Question 33:
A 3-tier e-commerce web application is currently deployed on-premises and will be migrated to AWS for greater scalability and elasticity. The web server currently shares read-only data using a network distributed file system. The app server tier uses a clustering mechanism for discovery and shared session state that depends on IP multicast. The database tier uses shared-storage clustering to provide database failover capability and uses several read replicas for scaling. Data on all servers and the distributed file system directory is backed up weekly on a separate backup server. Which of the following AWS storage and database architectures meets the requirements of the application?
Answer options:
A.Web servers store read-only data in S3, and copy it from S3 to root volume at boot time. App servers share state using a combination of DynamoDB and IP unicast. Database use RDS with multi-AZ deployment and one or more Read Replicas. Backup web and app servers weekly via snapshots. Use the snapshots to create the AMIs ( data copied to EC2 instances from the dedicated backup servers ). Back up the database via DB snapshots.
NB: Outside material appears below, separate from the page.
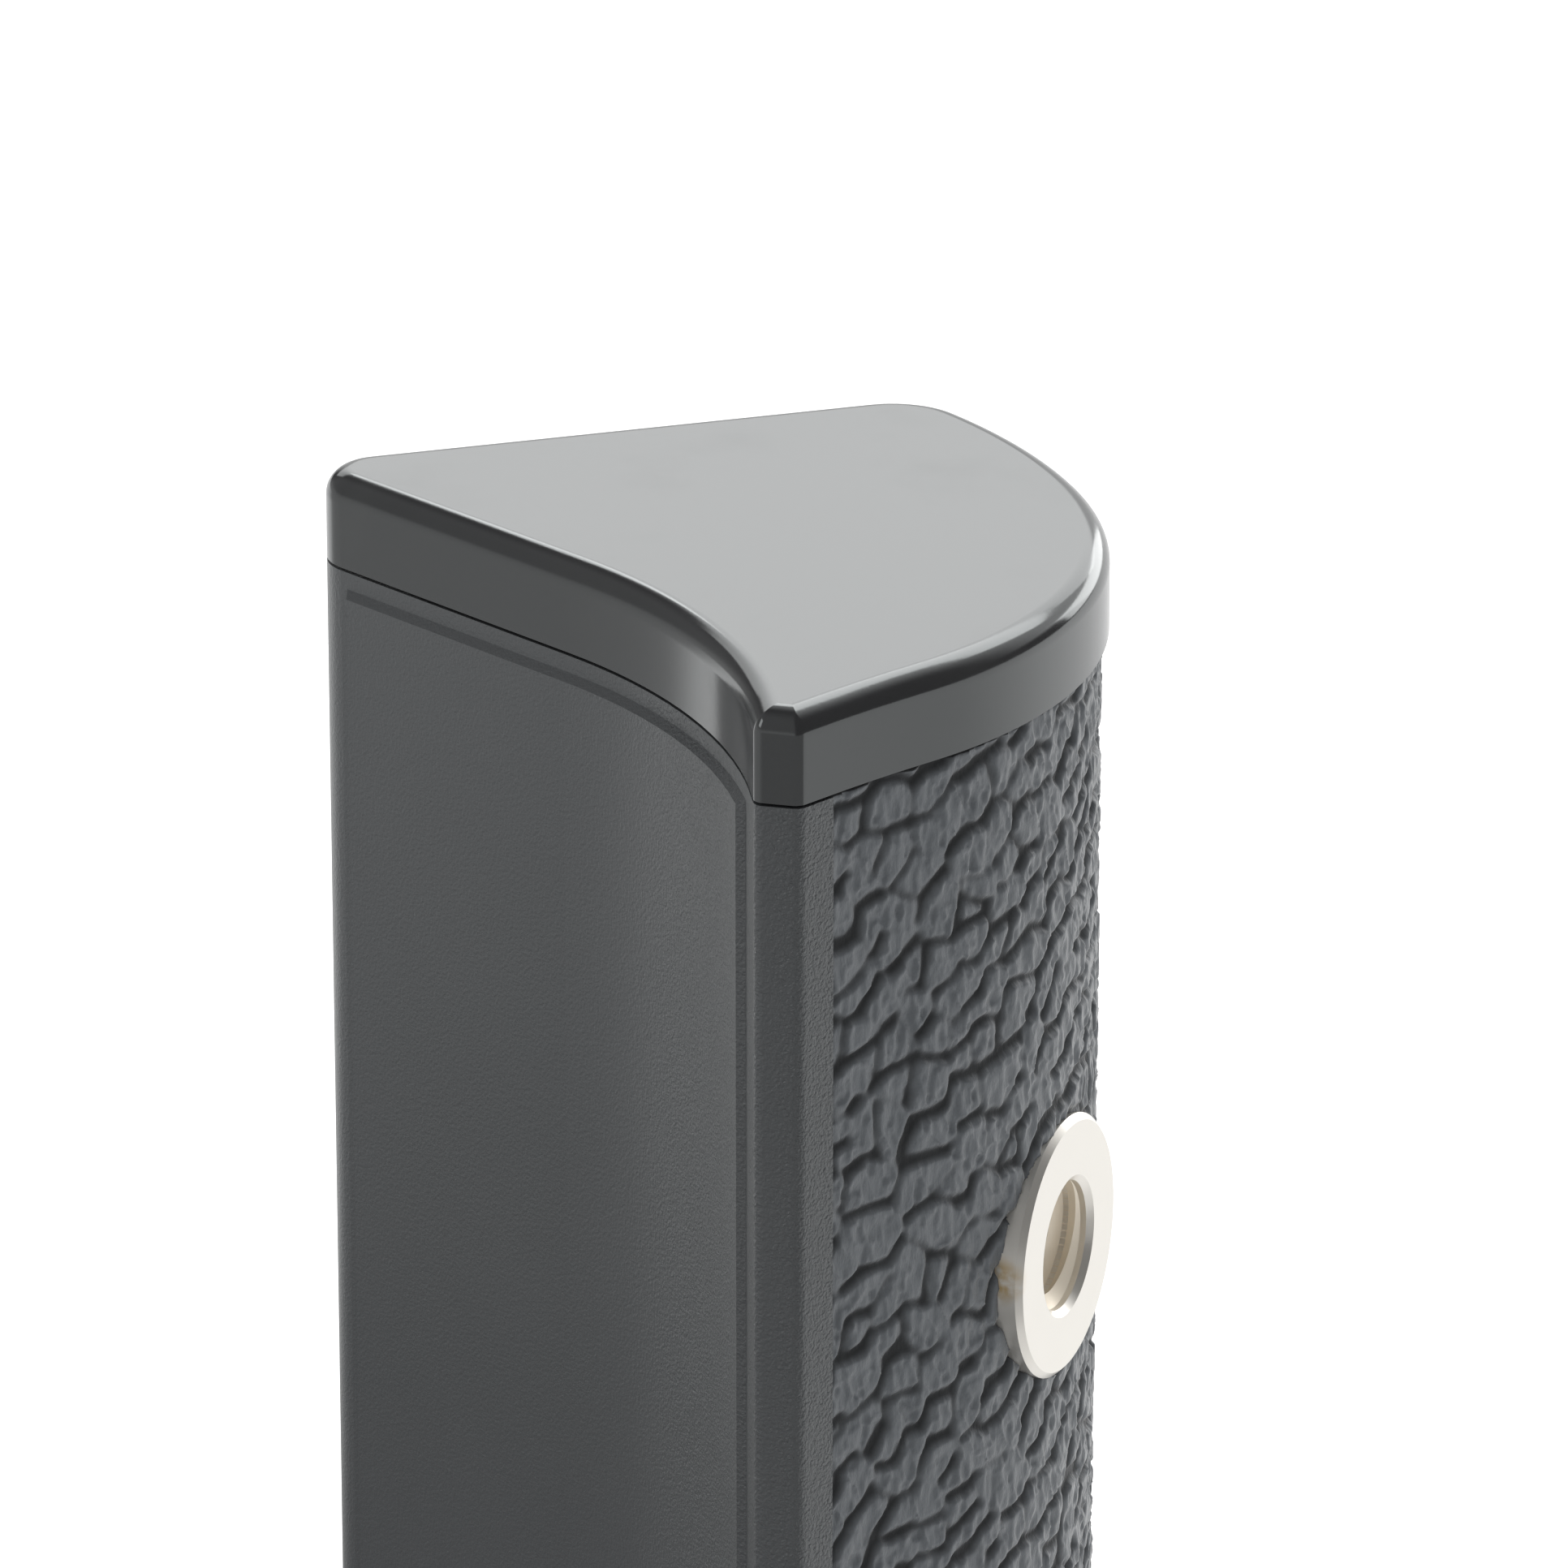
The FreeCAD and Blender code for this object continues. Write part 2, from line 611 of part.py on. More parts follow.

B.Web servers store read-only data in S3, and copy it from S3 to root volume at boot time. App servers share state using a combination of DynamoDB and IP unicast. Database use RDS with multi-AZ deployment and one or more Read Replicas. Backup web servers, app servers, and database weekly to Glacier using snapshots. C.Web servers store read-only data in S3 and copy it from S3 to root volume at boot time. App servers share state using a combination of DynamoDB and IP unicast. Database use RDS with multi-AZ deployment. Backup web and app servers weekly via AMIs. Back up the database via DB snapshots. D.Web servers store read-only data in an EC2 NFS server and mount to each web server at boot time. App servers share state using a combination of DynamoDB and IP multicast. Database use RDS with multi-AZ deployment and one or more Read Replicas. Backup web and app servers weekly via AMIs, and back up the database via DB snapshots.